Your oil and gas we take for free and we wonders why

The price you pay for gas and fuel is so very high

Some day – some how, we’ll fix that too – as pigs go flying by.

With comfort spreading words like these, the Premier sallied forth

With all the editorials extolling his great worth

“He cannot lose”, “Perhaps a swing”, “A seat or two at worst”

The big day came – the votes were cast – then the counts began

The “experts” made predictions just the way the papers ran

They did not sense the anger of the man upon the land.

At end of day they could not say who’d be the government.

They still thought it would be Jeffrey, to whom “a message had been sent”,

He could try – eat humble pie – perhaps his ego dent.

Then in the east there rose a star – like many moons ago.

The votes in far Gippsland East, to the Nationals said “No,

We want better treatment here – and to see the Snowy flow.”

After several days under constant gaze, the final figures showed

Craig Ingram was the victor and the Nationals had been cowed

For 80 years they held the seat but the seeds of change were sowed.

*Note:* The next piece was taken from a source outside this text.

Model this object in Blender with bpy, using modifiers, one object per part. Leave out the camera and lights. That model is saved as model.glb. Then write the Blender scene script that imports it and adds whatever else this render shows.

There was horror down in Melbourne with all the “ifs” and “buts”

When the newsmen found that they had lost the plot

And their editorials thundered that some one – some where blundered

and the Man from Cabbage Tree would call the shots.

So they bleated and entreated for their power would be defeated

If they could not bludgeon Craig to back their cause.

They wanted Libs in power and the country folks to cower

Like yokels paying deference to their lords.

And in the coalition faced with power devolution

They could not see the problem that had caused the rural slide

And heads began to roll like there’d been a revolution

But you cannot serve two masters when their interests collide.

The pendulum had swung – in the center it was hung

The time to use your power for all your worth

But the Nationals missed out – they had used up all their clout

When the Liberals did not need them at the coalition’s birth.

There must be something wrong – its been going on too long

Where rural folk are treated – like the serfs of long ago.

For country folk do care – they only want their share

Of the riches that this nation does bestow.